Directive: Output every line of the data exactly as it appears.

Supplied information:
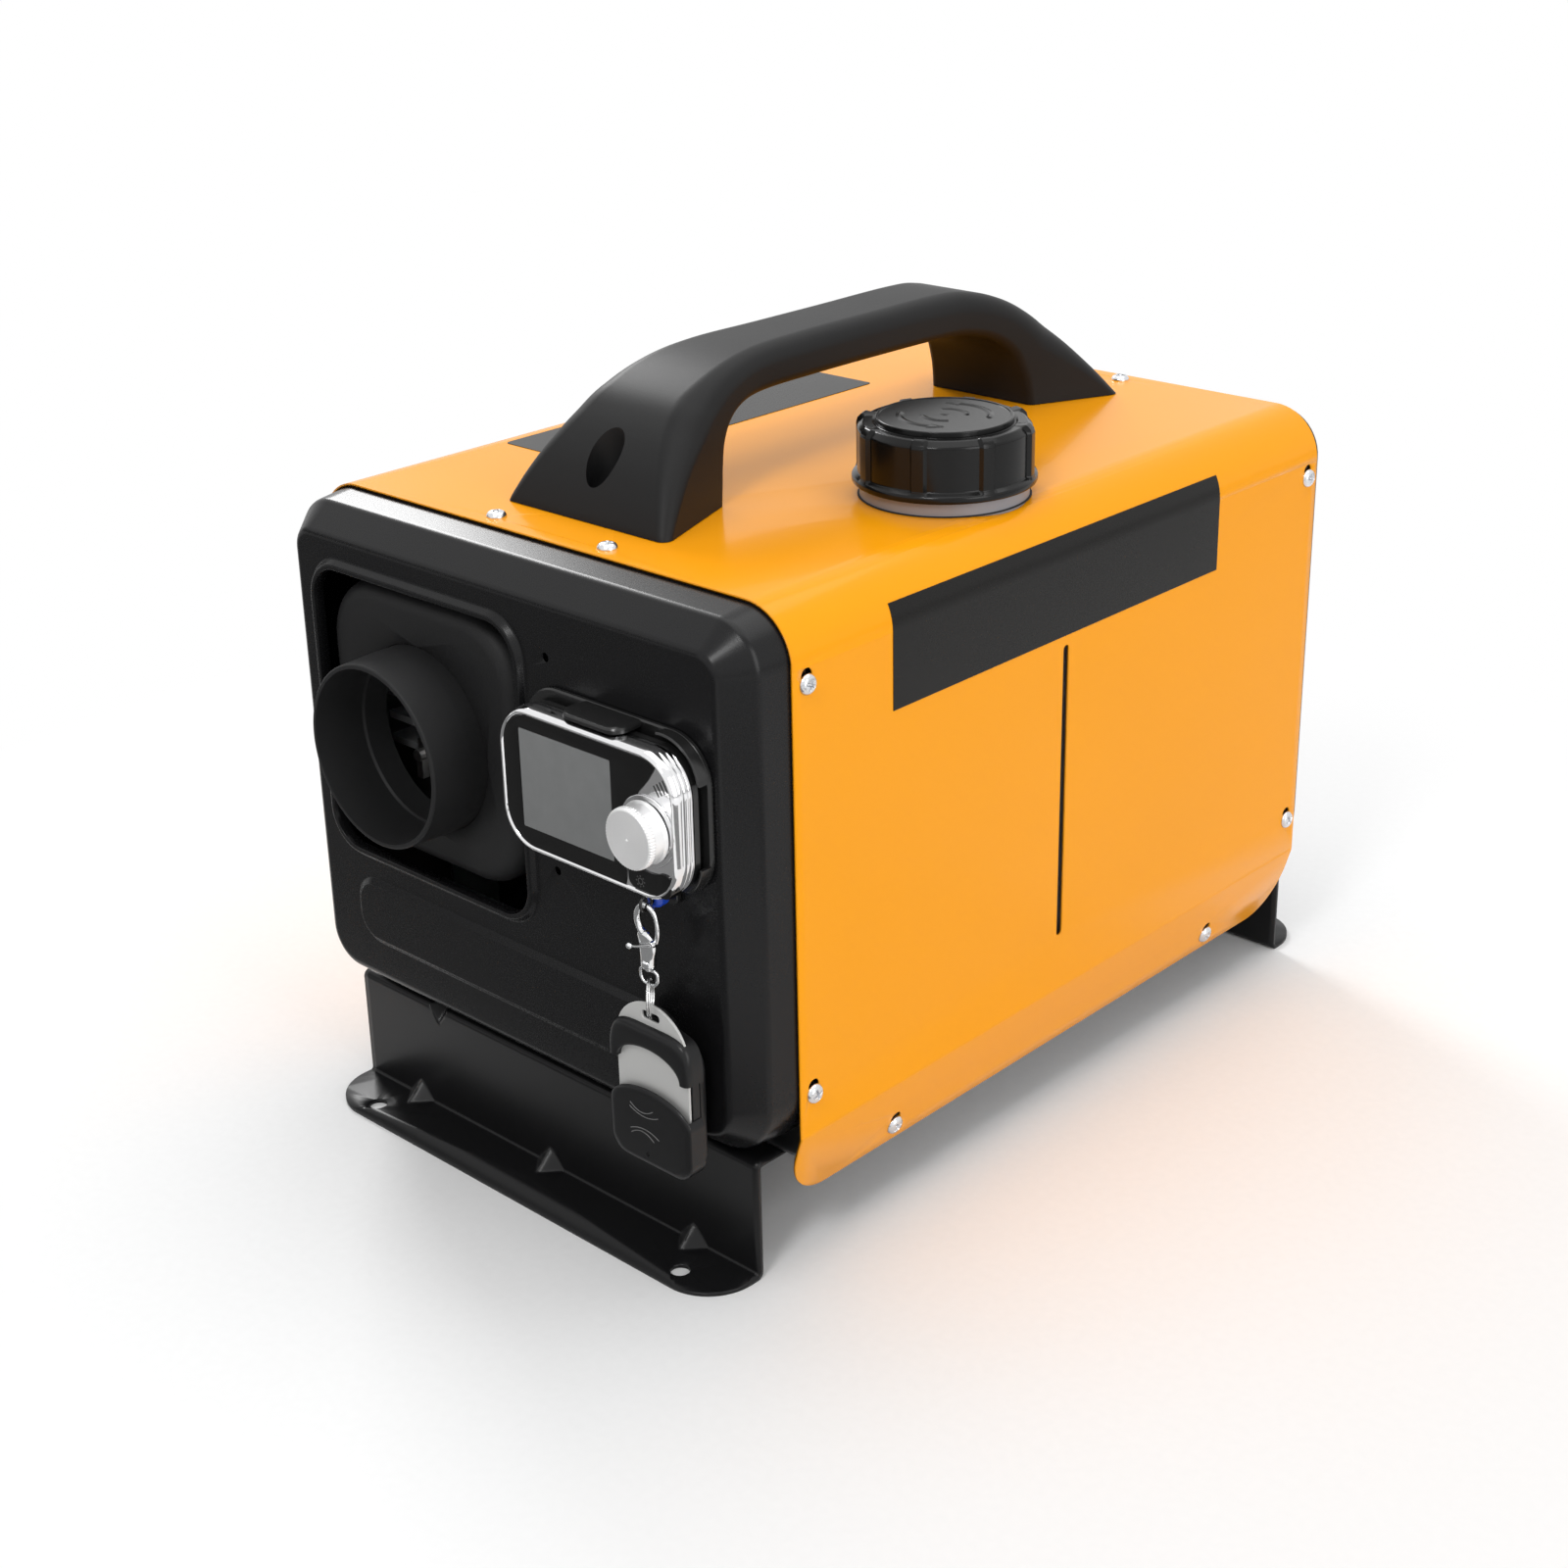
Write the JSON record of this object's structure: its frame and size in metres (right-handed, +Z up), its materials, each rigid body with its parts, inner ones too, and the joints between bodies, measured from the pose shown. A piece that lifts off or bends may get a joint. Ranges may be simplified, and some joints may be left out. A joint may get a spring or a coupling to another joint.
{
  "type": "portable diesel air heater",
  "caption": "Portable diesel air heater: a sheet-metal case on angle feet with a carry handle, a capped fuel tank, a round air duct outlet, a clipped-on controller and a hanging remote fob.",
  "frame": {"origin": "on the floor under the middle of the whole object", "axes": "+X to the right as seen from the front, +Y from the duct outlet side to the rear, +Z up"},
  "size_m": [0.261, 0.4248, 0.3247],
  "materials": {
    "shell_orange": "glossy powder coat",
    "cover_black": "satin powder coat",
    "foot_black": "satin powder coat",
    "tray_steel": "galvanised sheet",
    "handle_plastic": "fine grain",
    "screw_zinc": "zinc plated",
    "tank_plastic": "blow moulded",
    "cap_plastic": "semi-gloss moulded",
    "seal_rubber": "smooth rubber",
    "duct_plastic": "fine texture",
    "heater_plastic": "glass-filled moulding",
    "exchanger_alloy": "as cast",
    "burner_steel": "plain steel",
    "motor_steel": "zinc plated",
    "fan_plastic": "moulded",
    "line_rubber": "hose",
    "board_green": "solder mask",
    "gland_plastic": "moulded nylon",
    "holder_plastic": "smooth moulded",
    "bezel_chrome": "polished",
    "face_gloss": "high gloss",
    "screen_grey": "display off",
    "knob_chrome": "polished with a knurled edge",
    "encoder_steel": "turned",
    "button_gloss": "high gloss",
    "clasp_chrome": "nickel plated",
    "ring_steel": "bright wire",
    "fob_black": "satin moulded",
    "fob_silver": "satin silver",
    "fob_rubber": "moulded keys"
  },
  "bodies": {
    "casing": {"outer_shell": "shell_orange", "front_cover": "cover_black", "rear_cover": "cover_black", "base_tray": "tray_steel", "front_foot": "foot_black", "rear_foot": "foot_black", "carry_handle": "handle_plastic", "handle_screw_front": "screw_zinc", "handle_screw_rear": "screw_zinc", "fuel_tank": "tank_plastic", "neck_seal": "seal_rubber", "duct_outlet": "duct_plastic", "heater_cowl": "duct_plastic", "heater_case_lower": "heater_plastic", "heater_case_upper": "heater_plastic", "heat_exchanger": "exchanger_alloy", "combustion_chamber": "burner_steel", "glow_plug": "burner_steel", "combustion_air_cup": "exchanger_alloy", "blower_motor": "motor_steel", "heater_stand_front": "tray_steel", "heater_stand_rear": "tray_steel", "exhaust_pipe": "burner_steel", "air_intake_pipe": "heater_plastic", "fuel_pump": "motor_steel", "pump_clamp": "seal_rubber", "fuel_supply_line": "line_rubber", "fuel_feed_line": "line_rubber", "control_board": "board_green", "wiring_loom": "line_rubber", "overheat_sensor": "burner_steel", "intake_grille": "duct_plastic", "power_gland": "gland_plastic", "controller_holder": "holder_plastic", "controller_back": "holder_plastic", "controller_bezel": "bezel_chrome", "controller_face": "face_gloss", "controller_screen": "screen_grey"},
    "blower_rotor": {"motor_shaft": "motor_steel", "combustion_air_wheel": "exchanger_alloy", "hot_air_fan": "fan_plastic"},
    "cap_seal": {"cap_gasket": "seal_rubber"},
    "cap": {"filler_cap": "cap_plastic"},
    "knob_stem": {"encoder_shaft": "encoder_steel"},
    "knob": {"control_knob": "knob_chrome"},
    "power_key": {"power_button": "button_gloss"},
    "clasp": {"clasp_body": "clasp_chrome"},
    "gate": {"clasp_gate": "clasp_chrome"},
    "swivel": {"clasp_swivel": "clasp_chrome"},
    "ring": {"split_ring": "ring_steel"},
    "fob": {"fob_case": "fob_black", "fob_plate": "fob_silver", "fob_hood": "fob_black"},
    "fob_slider": {"fob_cover": "fob_black"},
    "fob_key_1": {"fob_button_1": "fob_rubber"},
    "fob_key_2": {"fob_button_2": "fob_rubber"},
    "fob_key_3": {"fob_button_3": "fob_rubber"},
    "fob_key_4": {"fob_button_4": "fob_rubber"}
  },
  "joints": [
    {"name": "blower_spin", "type": "hinge", "parent": "casing", "child": "blower_rotor", "pos_m": [-0.0487, 0.10185, 0.1819], "axis": [0, 1, 0], "continuous": true},
    {"name": "cap_lift", "type": "slide", "parent": "casing", "child": "cap_seal", "axis": [0, 0, 1], "range_m": [0, 0.012]},
    {"name": "cap_turn", "type": "hinge", "parent": "cap_seal", "child": "cap", "pos_m": [0.082, -0.02105, 0.285], "axis": [0, 0, 1], "range_deg": [0, 720]},
    {"name": "knob_press", "type": "slide", "parent": "casing", "child": "knob_stem", "axis": [0, 1, 0], "range_m": [0, 0.0006], "stiffness_N_per_m": 800, "springref_m": -0.0006},
    {"name": "knob_turn", "type": "hinge", "parent": "knob_stem", "child": "knob", "pos_m": [0.0987, -0.20815, 0.1928], "axis": [0, 1, 0], "continuous": true},
    {"name": "power_press", "type": "slide", "parent": "casing", "child": "power_key", "axis": [0, 1, 0], "range_m": [0, 0.0006], "stiffness_N_per_m": 500, "springref_m": -0.0006},
    {"name": "clasp_swing", "type": "hinge", "parent": "casing", "child": "clasp", "pos_m": [0.0925, -0.19915, 0.1593], "axis": [0, 1, 0], "range_deg": [-15, 15]},
    {"name": "gate_open", "type": "hinge", "parent": "clasp", "child": "gate", "pos_m": [0.0964, -0.19915, 0.147], "axis": [0, 1, 0], "range_deg": [-22, 0], "stiffness_Nm_per_rad": 0.004, "springref_deg": 11.46},
    {"name": "swivel_turn", "type": "hinge", "parent": "clasp", "child": "swivel", "pos_m": [0.0925, -0.19915, 0.137], "axis": [0, 0, 1], "range_deg": [-8, 8]},
    {"name": "ring_swing", "type": "hinge", "parent": "swivel", "child": "ring", "pos_m": [0.0925, -0.19915, 0.12915], "axis": [1, 0, 0], "range_deg": [-35, 0]},
    {"name": "fob_swing", "type": "hinge", "parent": "ring", "child": "fob", "pos_m": [0.0925, -0.19915, 0.1164], "axis": [0, 1, 0], "range_deg": [-20, 20]},
    {"name": "fob_cover_slide", "type": "slide", "parent": "fob", "child": "fob_slider", "axis": [0, 0, -1], "range_m": [0, 0.02]},
    {"name": "fob_press_1", "type": "slide", "parent": "fob", "child": "fob_key_1", "axis": [0, 1, 0], "range_m": [0, 0.0005], "stiffness_N_per_m": 200, "springref_m": -0.0005},
    {"name": "fob_press_2", "type": "slide", "parent": "fob", "child": "fob_key_2", "axis": [0, 1, 0], "range_m": [0, 0.0005], "stiffness_N_per_m": 200, "springref_m": -0.0005},
    {"name": "fob_press_3", "type": "slide", "parent": "fob", "child": "fob_key_3", "axis": [0, 1, 0], "range_m": [0, 0.0005], "stiffness_N_per_m": 200, "springref_m": -0.0005},
    {"name": "fob_press_4", "type": "slide", "parent": "fob", "child": "fob_key_4", "axis": [0, 1, 0], "range_m": [0, 0.0005], "stiffness_N_per_m": 200, "springref_m": -0.0005}
  ],
  "couplings": [
    {"joint": "cap_lift", "follows": "cap_turn", "m_per_rad": 0.000954}
  ]
}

Task response:
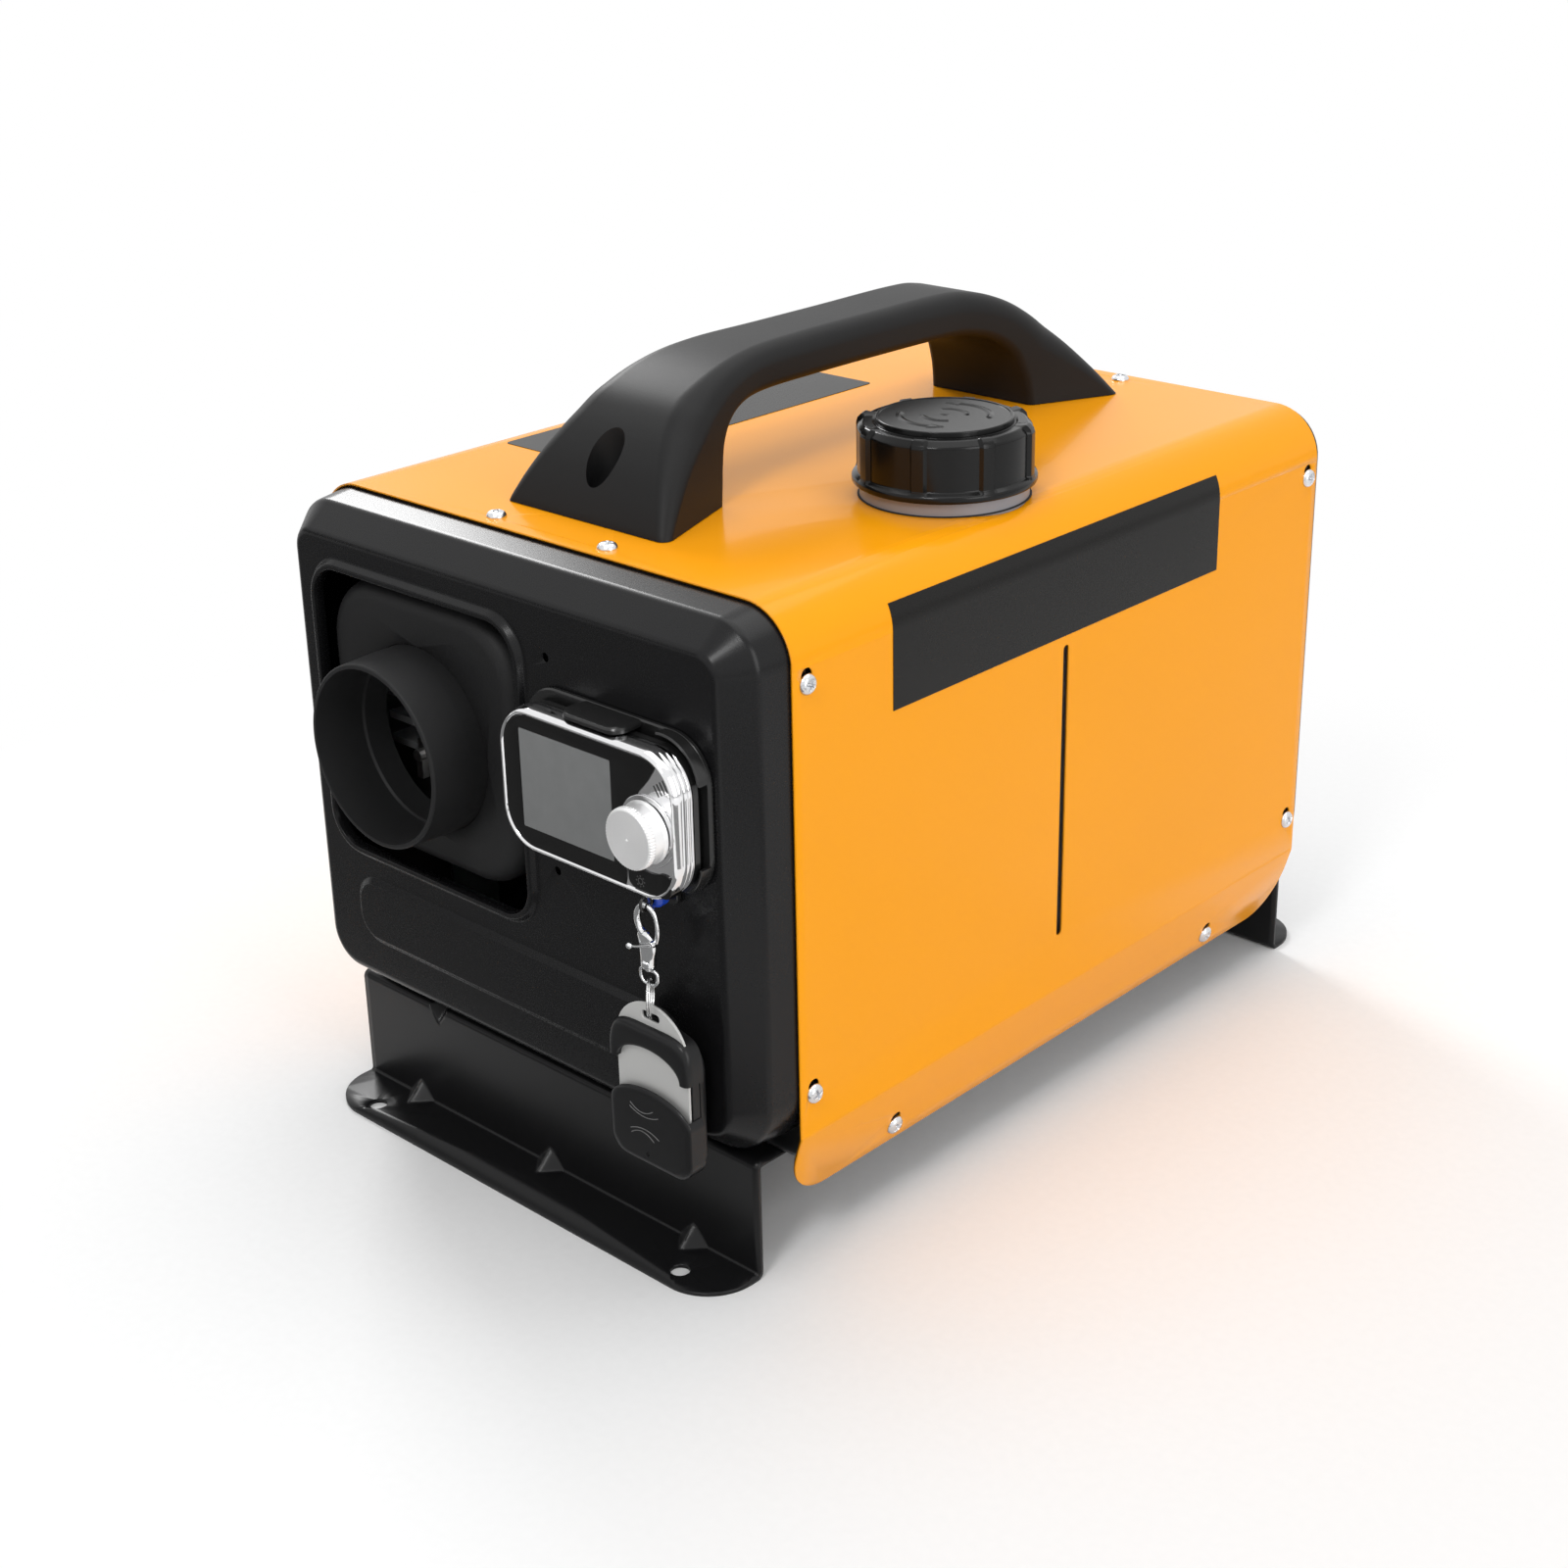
Write the JSON record of this object's structure: its frame and size in metres (right-handed, +Z up), its materials, each rigid body with its parts, inner ones too, and the joints between bodies, measured from the pose shown. A piece that lifts off or bends may get a joint. Ranges may be simplified, and some joints may be left out. A joint may get a spring or a coupling to another joint.
{
  "type": "portable diesel air heater",
  "caption": "Portable diesel air heater: a sheet-metal case on angle feet with a carry handle, a capped fuel tank, a round air duct outlet, a clipped-on controller and a hanging remote fob.",
  "frame": {"origin": "on the floor under the middle of the whole object", "axes": "+X to the right as seen from the front, +Y from the duct outlet side to the rear, +Z up"},
  "size_m": [0.261, 0.4248, 0.3247],
  "materials": {
    "shell_orange": "glossy powder coat",
    "cover_black": "satin powder coat",
    "foot_black": "satin powder coat",
    "tray_steel": "galvanised sheet",
    "handle_plastic": "fine grain",
    "screw_zinc": "zinc plated",
    "tank_plastic": "blow moulded",
    "cap_plastic": "semi-gloss moulded",
    "seal_rubber": "smooth rubber",
    "duct_plastic": "fine texture",
    "heater_plastic": "glass-filled moulding",
    "exchanger_alloy": "as cast",
    "burner_steel": "plain steel",
    "motor_steel": "zinc plated",
    "fan_plastic": "moulded",
    "line_rubber": "hose",
    "board_green": "solder mask",
    "gland_plastic": "moulded nylon",
    "holder_plastic": "smooth moulded",
    "bezel_chrome": "polished",
    "face_gloss": "high gloss",
    "screen_grey": "display off",
    "knob_chrome": "polished with a knurled edge",
    "encoder_steel": "turned",
    "button_gloss": "high gloss",
    "clasp_chrome": "nickel plated",
    "ring_steel": "bright wire",
    "fob_black": "satin moulded",
    "fob_silver": "satin silver",
    "fob_rubber": "moulded keys"
  },
  "bodies": {
    "casing": {"outer_shell": "shell_orange", "front_cover": "cover_black", "rear_cover": "cover_black", "base_tray": "tray_steel", "front_foot": "foot_black", "rear_foot": "foot_black", "carry_handle": "handle_plastic", "handle_screw_front": "screw_zinc", "handle_screw_rear": "screw_zinc", "fuel_tank": "tank_plastic", "neck_seal": "seal_rubber", "duct_outlet": "duct_plastic", "heater_cowl": "duct_plastic", "heater_case_lower": "heater_plastic", "heater_case_upper": "heater_plastic", "heat_exchanger": "exchanger_alloy", "combustion_chamber": "burner_steel", "glow_plug": "burner_steel", "combustion_air_cup": "exchanger_alloy", "blower_motor": "motor_steel", "heater_stand_front": "tray_steel", "heater_stand_rear": "tray_steel", "exhaust_pipe": "burner_steel", "air_intake_pipe": "heater_plastic", "fuel_pump": "motor_steel", "pump_clamp": "seal_rubber", "fuel_supply_line": "line_rubber", "fuel_feed_line": "line_rubber", "control_board": "board_green", "wiring_loom": "line_rubber", "overheat_sensor": "burner_steel", "intake_grille": "duct_plastic", "power_gland": "gland_plastic", "controller_holder": "holder_plastic", "controller_back": "holder_plastic", "controller_bezel": "bezel_chrome", "controller_face": "face_gloss", "controller_screen": "screen_grey"},
    "blower_rotor": {"motor_shaft": "motor_steel", "combustion_air_wheel": "exchanger_alloy", "hot_air_fan": "fan_plastic"},
    "cap_seal": {"cap_gasket": "seal_rubber"},
    "cap": {"filler_cap": "cap_plastic"},
    "knob_stem": {"encoder_shaft": "encoder_steel"},
    "knob": {"control_knob": "knob_chrome"},
    "power_key": {"power_button": "button_gloss"},
    "clasp": {"clasp_body": "clasp_chrome"},
    "gate": {"clasp_gate": "clasp_chrome"},
    "swivel": {"clasp_swivel": "clasp_chrome"},
    "ring": {"split_ring": "ring_steel"},
    "fob": {"fob_case": "fob_black", "fob_plate": "fob_silver", "fob_hood": "fob_black"},
    "fob_slider": {"fob_cover": "fob_black"},
    "fob_key_1": {"fob_button_1": "fob_rubber"},
    "fob_key_2": {"fob_button_2": "fob_rubber"},
    "fob_key_3": {"fob_button_3": "fob_rubber"},
    "fob_key_4": {"fob_button_4": "fob_rubber"}
  },
  "joints": [
    {"name": "blower_spin", "type": "hinge", "parent": "casing", "child": "blower_rotor", "pos_m": [-0.0487, 0.10185, 0.1819], "axis": [0, 1, 0], "continuous": true},
    {"name": "cap_lift", "type": "slide", "parent": "casing", "child": "cap_seal", "axis": [0, 0, 1], "range_m": [0, 0.012]},
    {"name": "cap_turn", "type": "hinge", "parent": "cap_seal", "child": "cap", "pos_m": [0.082, -0.02105, 0.285], "axis": [0, 0, 1], "range_deg": [0, 720]},
    {"name": "knob_press", "type": "slide", "parent": "casing", "child": "knob_stem", "axis": [0, 1, 0], "range_m": [0, 0.0006], "stiffness_N_per_m": 800, "springref_m": -0.0006},
    {"name": "knob_turn", "type": "hinge", "parent": "knob_stem", "child": "knob", "pos_m": [0.0987, -0.20815, 0.1928], "axis": [0, 1, 0], "continuous": true},
    {"name": "power_press", "type": "slide", "parent": "casing", "child": "power_key", "axis": [0, 1, 0], "range_m": [0, 0.0006], "stiffness_N_per_m": 500, "springref_m": -0.0006},
    {"name": "clasp_swing", "type": "hinge", "parent": "casing", "child": "clasp", "pos_m": [0.0925, -0.19915, 0.1593], "axis": [0, 1, 0], "range_deg": [-15, 15]},
    {"name": "gate_open", "type": "hinge", "parent": "clasp", "child": "gate", "pos_m": [0.0964, -0.19915, 0.147], "axis": [0, 1, 0], "range_deg": [-22, 0], "stiffness_Nm_per_rad": 0.004, "springref_deg": 11.46},
    {"name": "swivel_turn", "type": "hinge", "parent": "clasp", "child": "swivel", "pos_m": [0.0925, -0.19915, 0.137], "axis": [0, 0, 1], "range_deg": [-8, 8]},
    {"name": "ring_swing", "type": "hinge", "parent": "swivel", "child": "ring", "pos_m": [0.0925, -0.19915, 0.12915], "axis": [1, 0, 0], "range_deg": [-35, 0]},
    {"name": "fob_swing", "type": "hinge", "parent": "ring", "child": "fob", "pos_m": [0.0925, -0.19915, 0.1164], "axis": [0, 1, 0], "range_deg": [-20, 20]},
    {"name": "fob_cover_slide", "type": "slide", "parent": "fob", "child": "fob_slider", "axis": [0, 0, -1], "range_m": [0, 0.02]},
    {"name": "fob_press_1", "type": "slide", "parent": "fob", "child": "fob_key_1", "axis": [0, 1, 0], "range_m": [0, 0.0005], "stiffness_N_per_m": 200, "springref_m": -0.0005},
    {"name": "fob_press_2", "type": "slide", "parent": "fob", "child": "fob_key_2", "axis": [0, 1, 0], "range_m": [0, 0.0005], "stiffness_N_per_m": 200, "springref_m": -0.0005},
    {"name": "fob_press_3", "type": "slide", "parent": "fob", "child": "fob_key_3", "axis": [0, 1, 0], "range_m": [0, 0.0005], "stiffness_N_per_m": 200, "springref_m": -0.0005},
    {"name": "fob_press_4", "type": "slide", "parent": "fob", "child": "fob_key_4", "axis": [0, 1, 0], "range_m": [0, 0.0005], "stiffness_N_per_m": 200, "springref_m": -0.0005}
  ],
  "couplings": [
    {"joint": "cap_lift", "follows": "cap_turn", "m_per_rad": 0.000954}
  ]
}